To be honest, a lot of my favorite actors are performers who are most successful when they don't try too hard. It becomes part of their appeal. Bill Murray has been playing a variation of "Bill Murray" for about thirty-five years now and it's a performance that I never get tired of. Every once in a while, though, he'll feel the need to "stretch" as an actor and show his range and it's never nearly as fun; his performance in last year's St. Vincent, for example, felt like a violation: Bill Murray is doing an accent here? Nobody wants to see Bill Murray's acting chops; we don't want to hear the authentic, growly, Brooklyn thing that he pulls off. We want to see him be flip and smart and deadpan and smug, we want to see him be Bill Murray.
I know there's a lot more that goes into it, that it takes skill and technique to project that image of yourself seven-stories high, that it's not merely as simple as "playing yourself." But that's the thing: I know it's hard, but I want it to look easy. It's what makes certain actors so much fun to watch, that "Look, Ma, no hands!" kind of acting. I know George Clooney has worked decades at his craft, that he cut his teeth in that meat-grinder TV show schedule, that he's serious about what he does, etc, but none of that dilutes the singular pleasure of seeing him play the same, suave, effortlessly controlled and handsome smoothie in movie after movie.

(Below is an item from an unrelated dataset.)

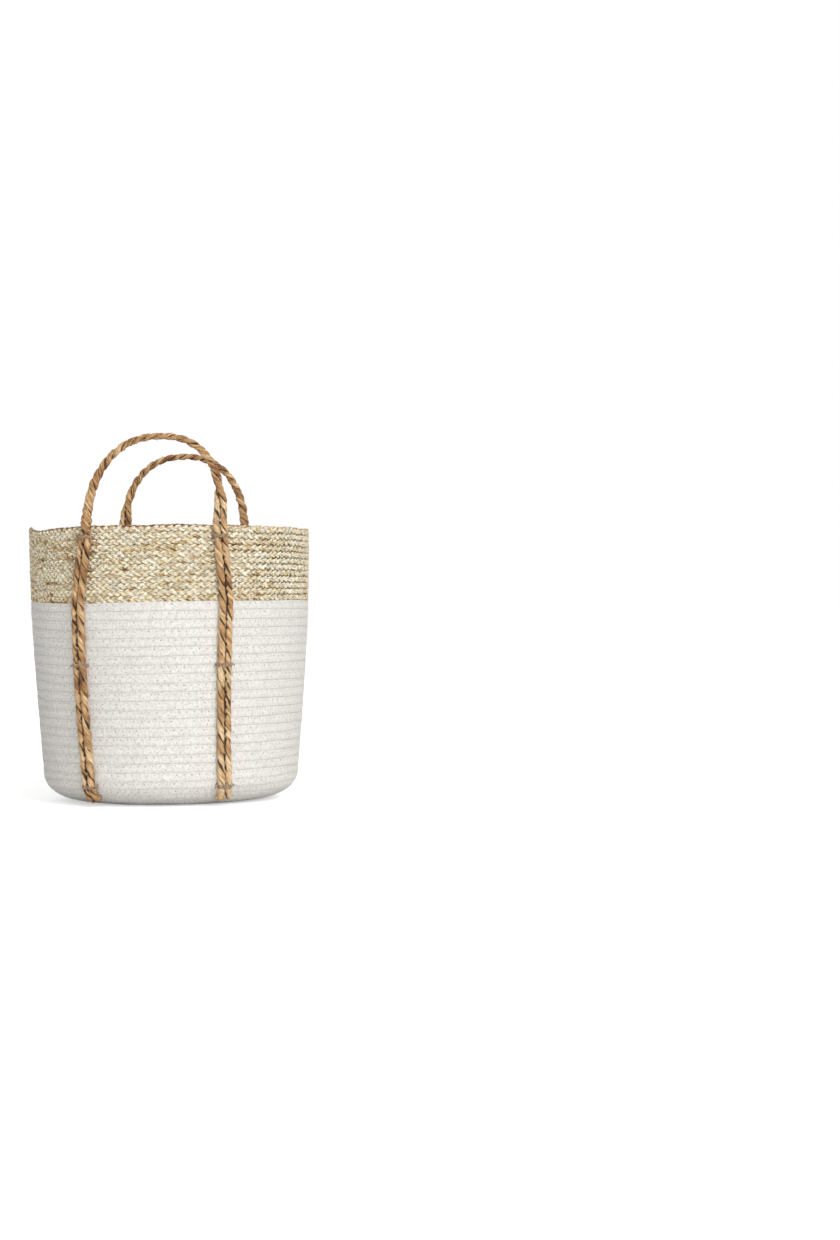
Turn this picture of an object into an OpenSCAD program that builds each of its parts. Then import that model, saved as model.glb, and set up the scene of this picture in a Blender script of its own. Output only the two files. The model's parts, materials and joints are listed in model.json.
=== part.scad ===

Sometimes he plays an emotionally-or-morally conflicted smoothie, but even then, the characters still seem cool, unflappable; they may be tormented, but they're tormented in an extremely handsome and pleasant way. I have a lot of friends who can't stand him, who think he's too smug, but I've always found his effortlessness effortlessly enjoyable; he reminds me more of a mid-70s Burt Reynolds, another actor who seemed to thrive by making it look easy.
Plus, he always seems like the adult in the room; in the Ocean's Eleven movies, he shared the screen with other big-deal movie starts, like Brad Pitt and Matt Damon and Julia Roberts, yet Clooney was the one everybody deferred to. And it wasn't just the machinations of the plot and that Clooney was the main character; it was the gravitas of cool. (By the way, it took a while for George Clooney to become "George Clooney": in a feature in the New Yorker, the actor talked about some good advice he got from Steven Spielberg: you'll never be a big movie star, the director said, until you learn to quit moving your head so much. It's advice the actor took to heart — if you watch some of Clooney's early movies, he never stops bobbing and weaving. It's only after he learned how to be still that the "cool guy" persona really took off.)
It's interesting to note that the most popular movie star in the world (in terms of box office) has basically been playing a hipster version of himself for about a decade. Robert Downey, Junior, has always been a talented actor, but his massive success in the Marvel and Sherlock Holmes movies can greatly be attributed to his wise-cracking and live-wire persona. Without the improvisational flip that Downey gives to his lines, the movies would be leaded and clunky and somewhat joyless. Amazing, that the movies with such huge budgets and special effects need the charge of an actor who is willing to act like he's winging it as he goes. Sometimes the best actor is the one who seems like he’s doing no acting at all.